After reading about the utter chaos in airports over the weekend as people rushed to return the US, we had very low expectations for our return today. In Barcelona on Sunday, our hotel announced that it was suspending its evening reception (a day earlier than they initially said they would and an hour before it was scheduled) and the breakfast buffet. A continental breakfast would be served in our room, with the staff keeping a distance of about 5 feet from hotel patrons. It wasn’t bad…hot coffee, a plate of breads and danish, a plate of cold cuts and cheeses, and all the accompaniments. We had enough left over for lunch, since unlike Europeans, we do not typically eat cold cuts for breakfast. Also on Sunday, the hotel was noticeably empty and all the staff members were wearing face masks and gloves. We were told that the military had been called in to enforce the ban on walking around the city. Everyone was to stay inside unless going to the doctor, grocery store, or pharmacy.
So this morning we got to the airport around 6:00 am for a 9:00 am flight. Lines had already formed at the counters to check in, since we couldn’t do so on line. We had an odd interaction at the check-in counter, as the woman interviewed us without asking about travel….rather, what did we do for a living, what are our favorite hobbies…topics like that. Then, she handed back our passports and boarding passes, and that was it. When we discussed it later, all we could conclude was that she wanted to talk to us for several minutes each to see if we became short of breath, which would mean we possibly had coronavirus. But the virus was never mentioned. Odd.

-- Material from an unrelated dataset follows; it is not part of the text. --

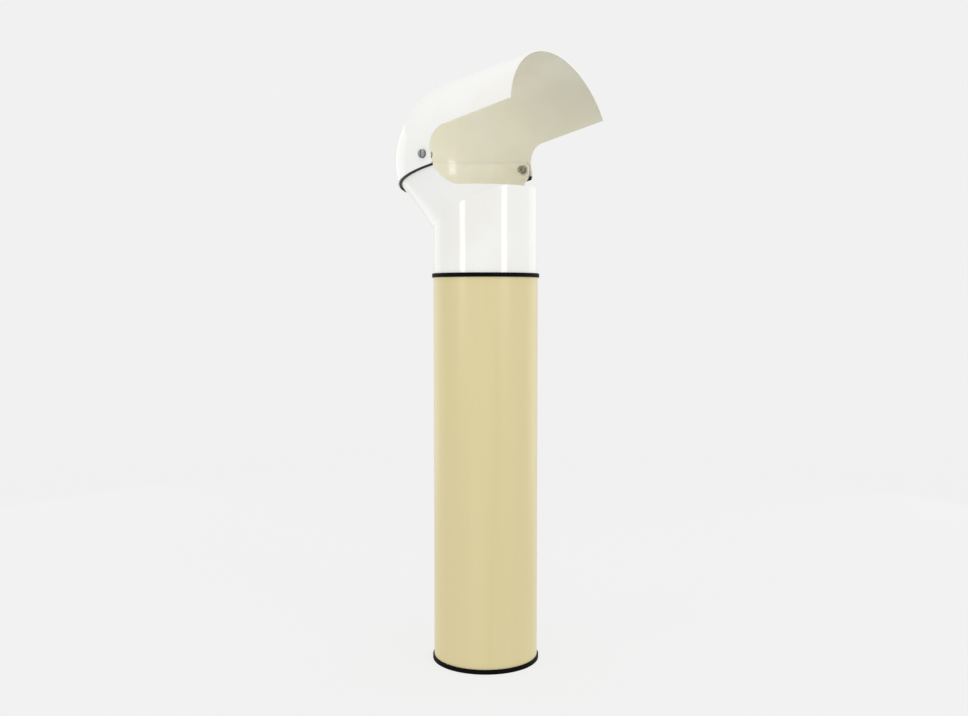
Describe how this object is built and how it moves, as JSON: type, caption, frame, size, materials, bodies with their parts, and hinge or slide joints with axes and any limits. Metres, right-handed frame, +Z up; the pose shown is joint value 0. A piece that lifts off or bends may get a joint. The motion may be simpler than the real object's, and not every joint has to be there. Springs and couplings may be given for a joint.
{
  "type": "floor lamp",
  "caption": "Floor lamp with a round column, a white collar and scoop that turns on it, and a round-backed hood that tilts over the bulb.",
  "frame": {"origin": "centre of the underside of the foot, on the column's axis", "axes": "+Z up the column, -Y is the front that the visor points to, +X across the lamp along the hood's tilting axis"},
  "size_m": [0.3614, 0.3833, 1.2608],
  "materials": {
    "white_shell": "gloss moulded acrylic, white outside and cream inside",
    "column_lacquer": "satin stove lacquer, cream",
    "black_rubber": "moulded rubber",
    "floor_felt": "pressed felt",
    "plated_steel": "zinc plated",
    "cast_iron": "as cast",
    "nylon": "natural nylon",
    "lampholder": "moulded phenolic",
    "ceramic": "glazed steatite",
    "brass": "bright",
    "chrome": "bright",
    "bulb_glass": "frosted"
  },
  "bodies": {
    "column": {"foot_ring": "black_rubber", "floor_felt": "floor_felt", "base_plate": "plated_steel", "ballast_weight": "cast_iron", "ballast_nuts": "plated_steel", "tie_rods": "plated_steel", "tie_rod_nuts": "plated_steel", "column_tube": "column_lacquer", "cable_grommet": "black_rubber", "top_plate": "plated_steel", "top_ring": "black_rubber", "stop_pin": "plated_steel", "swivel_tube": "plated_steel", "bearing_washer": "nylon", "swivel_friction_washer": "nylon", "swivel_nut": "plated_steel"},
    "head": {"head_shell": "white_shell", "swivel_plate": "plated_steel", "swivel_plate_screws": "plated_steel", "lampholder_bracket": "plated_steel", "bracket_screws": "plated_steel", "holder_nipple": "plated_steel", "nipple_nut": "plated_steel", "lampholder_cap": "lampholder", "lampholder_skirt": "lampholder", "lampholder_insert": "ceramic", "centre_contact": "brass", "bulb_cap": "brass", "bulb_glass": "bulb_glass", "inner_washers": "nylon", "pivot_nuts": "plated_steel"},
    "hood": {"hood_shell": "white_shell", "rim_strip": "floor_felt", "pivot_discs": "nylon", "outer_washers": "chrome"},
    "right_screw": {"right_thumbscrew": "chrome"},
    "left_screw": {"left_thumbscrew": "chrome"}
  },
  "joints": [
    {"name": "head_swivel", "type": "hinge", "parent": "column", "child": "head", "pos_m": [0, 0, 0.8253], "axis": [0, 0, 1], "range_deg": [-170, 170]},
    {"name": "hood_tilt", "type": "hinge", "parent": "head", "child": "hood", "pos_m": [0, 0.022, 1.056], "axis": [-1, 0, 0], "range_deg": [-30, 30]},
    {"name": "right_screw_turn", "type": "hinge", "parent": "head", "child": "right_screw", "pos_m": [0.18, 0.022, 1.056], "axis": [1, 0, 0], "range_deg": [0, 180]},
    {"name": "left_screw_turn", "type": "hinge", "parent": "head", "child": "left_screw", "pos_m": [-0.18, 0.022, 1.056], "axis": [-1, 0, 0], "range_deg": [0, 180]}
  ]
}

All the staff at Barcelona airport who passed us smiled at us, wished us a good journey…over-the-top friendliness. Airport personnel normally don’t do this, and not to this extent. The flight wasn’t sold out, as we sat in a middle row of four seats and had them all to ourselves. When we arrived in Miami, we found that only 20 people would be allowed to deplane at a time. That turned out to be our longest wait of the day, maybe 10-15 minutes. We had filled out a health questionnaire, and were led to two people who collected it and took our temperatures with a zap to the forehead. We proceeded to a passport kiosk, where we scanned them and received a paper receipt. The kiosks were readily available. When we got to immigration, we had a 10-minute wait in line and were done in a minute. From the time we deplaned until we were outside calling an Uber, only 20 minutes had passed. The Uber was three minutes away. This was exactly an hour ago, and we are in our hotel and writing a blog! Remarkable. And surprising.

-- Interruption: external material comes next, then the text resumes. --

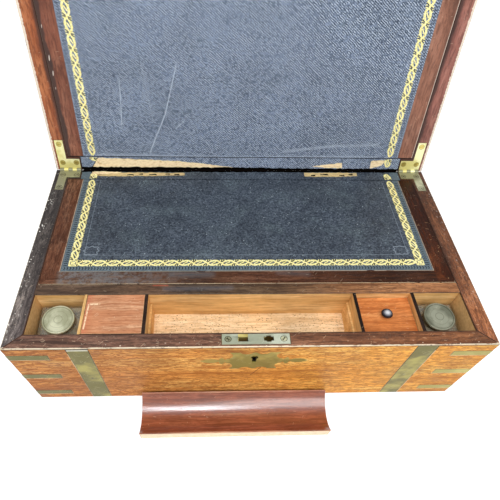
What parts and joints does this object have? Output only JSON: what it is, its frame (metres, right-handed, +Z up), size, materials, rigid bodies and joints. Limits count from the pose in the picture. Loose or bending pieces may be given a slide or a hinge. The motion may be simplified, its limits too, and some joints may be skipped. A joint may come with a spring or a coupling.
{
  "type": "writing box",
  "caption": "Open brass-bound wooden writing box with a sloping split, leather writing flaps, pen compartments, inkwells and a loose pen tray.",
  "frame": {"origin": "centre of the underside of the base", "axes": "+X to the right along the hinge line, +Y from the front to the hinges, +Z up; the lid is stored open as pictured"},
  "size_m": [0.46, 0.4351, 0.3444],
  "materials": {
    "case_wood": "worn polish",
    "pine": "bare",
    "rosewood": "worn polish",
    "leather": "grained, worn, gold tooled",
    "aged_brass": "aged",
    "bright_brass": "worn",
    "pale_mahogany": "satin",
    "mahogany": "satin",
    "red_mahogany": "polished",
    "dark_steel": "polished",
    "bottle_glass": "clear"
  },
  "bodies": {
    "base": {"base_front": "case_wood", "base_back": "case_wood", "base_left": "case_wood", "base_right": "case_wood", "base_bottom": "pine", "base_rim_front": "rosewood", "base_rim_sides": "rosewood", "pen_partition": "pine", "pen_rail": "rosewood", "pen_floor": "pine", "inkwell_floors": "pine", "inkwell_dividers": "pine", "box_dividers": "pine", "divider_caps": "rosewood", "tray_ledges": "pine", "cover_ledges": "pine", "base_flap_cleats": "pine", "base_hinge_leather": "leather", "escutcheon": "aged_brass", "base_straps": "aged_brass", "base_corner_strips": "aged_brass", "lock_plate": "aged_brass", "lock_case": "bright_brass", "base_screws": "bright_brass", "base_hinge_leaves": "aged_brass", "hinge_pins": "bright_brass"},
    "lid": {"lid_front": "case_wood", "lid_back": "case_wood", "lid_left": "case_wood", "lid_right": "case_wood", "lid_top": "case_wood", "lid_rim_front": "rosewood", "lid_rim_sides": "rosewood", "lid_flap_cleats": "pine", "lid_hinge_leather": "leather", "lid_straps": "aged_brass", "lid_corner_strips": "aged_brass", "link_plate": "bright_brass", "lid_screws": "bright_brass", "lid_hinge_leaves": "bright_brass"},
    "base_flap": {"base_flap": "rosewood", "base_flap_border": "rosewood", "base_leather": "leather"},
    "lid_flap": {"lid_flap": "rosewood", "lid_flap_border": "rosewood", "lid_leather": "leather"},
    "lock_bolt": {"lock_bolt": "bright_brass"},
    "flap_catch": {"flap_catch": "bright_brass"},
    "left_cover": {"left_cover": "pale_mahogany"},
    "small_lid": {"small_lid": "mahogany", "small_lid_knob": "dark_steel"},
    "pen_tray": {"pen_tray": "red_mahogany"},
    "left_inkwell": {"left_inkwell": "bottle_glass", "left_collar": "bright_brass"},
    "left_cap": {"left_cap": "aged_brass"},
    "right_inkwell": {"right_inkwell": "bottle_glass", "right_collar": "bright_brass"},
    "right_cap": {"right_cap": "aged_brass"}
  },
  "joints": [
    {"name": "lid_hinge", "type": "hinge", "parent": "base", "child": "lid", "pos_m": [0, 0.13017, 0.09163], "axis": [-1, 0, 0], "range_deg": [-98.13, 81.87]},
    {"name": "base_flap_hinge", "type": "hinge", "parent": "base", "child": "base_flap", "pos_m": [0, 0.1125, 0.0933], "axis": [-1, 0, 0], "range_deg": [0, 85]},
    {"name": "lid_flap_hinge", "type": "hinge", "parent": "lid", "child": "lid_flap", "pos_m": [0, 0.13549, 0.10862], "axis": [1, 0, 0], "range_deg": [0, 85]},
    {"name": "bolt_throw", "type": "slide", "parent": "base", "child": "lock_bolt", "axis": [1, 0, 0], "range_m": [0, 0.004]},
    {"name": "catch_turn", "type": "hinge", "parent": "lid", "child": "flap_catch", "pos_m": [0.07, 0.19694, 0.33231], "axis": [0, -0.9638, 0.2668], "range_deg": [0, 90]},
    {"name": "left_cover_lift", "type": "slide", "parent": "base", "child": "left_cover", "axis": [0, 0, 1], "range_m": [0, 0.06]},
    {"name": "small_lid_lift", "type": "slide", "parent": "base", "child": "small_lid", "axis": [0, 0, 1], "range_m": [0, 0.07]},
    {"name": "pen_tray_lift", "type": "slide", "parent": "base", "child": "pen_tray", "axis": [0, 0, 1], "range_m": [0, 0.12]},
    {"name": "left_inkwell_lift", "type": "slide", "parent": "base", "child": "left_inkwell", "axis": [0, 0, 1], "range_m": [0, 0.1]},
    {"name": "left_cap_lift", "type": "slide", "parent": "left_inkwell", "child": "left_cap", "axis": [0, 0, 1], "range_m": [0, 0.03]},
    {"name": "right_inkwell_lift", "type": "slide", "parent": "base", "child": "right_inkwell", "axis": [0, 0, 1], "range_m": [0, 0.1]},
    {"name": "right_cap_lift", "type": "slide", "parent": "right_inkwell", "child": "right_cap", "axis": [0, 0, 1], "range_m": [0, 0.03]}
  ]
}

The first photo is the path in front of us, walking to the passport kiosks. Practically empty. The second is an available passport kiosk. The third and fourth are the people ahead of us to see an immigration officer. It was like the gates of heaven had opened. We had read of people waiting over six hours, jammed together in lines over the weekend. They fixed it quickly, as crowds are the easiest way to transmit coronavirus. We were treated courteously and in a friendly manner. We found out upon checking in to our hotel that the gym is still open (we are guessing not for long); the evening reception with hot food, salad, wine, and beer is still on for tonight; and the breakfast buffet runs every morning as usual. Spain’s actions were more drastic, but they have many more cases of coronavirus. The US is the last place we expected to be in the middle of March (after having been gone from the US for only 16 days), but considering these “extraordinary times” (as our pilot kept calling them), we are happy to be back and grateful that everyone made the process a painless experience.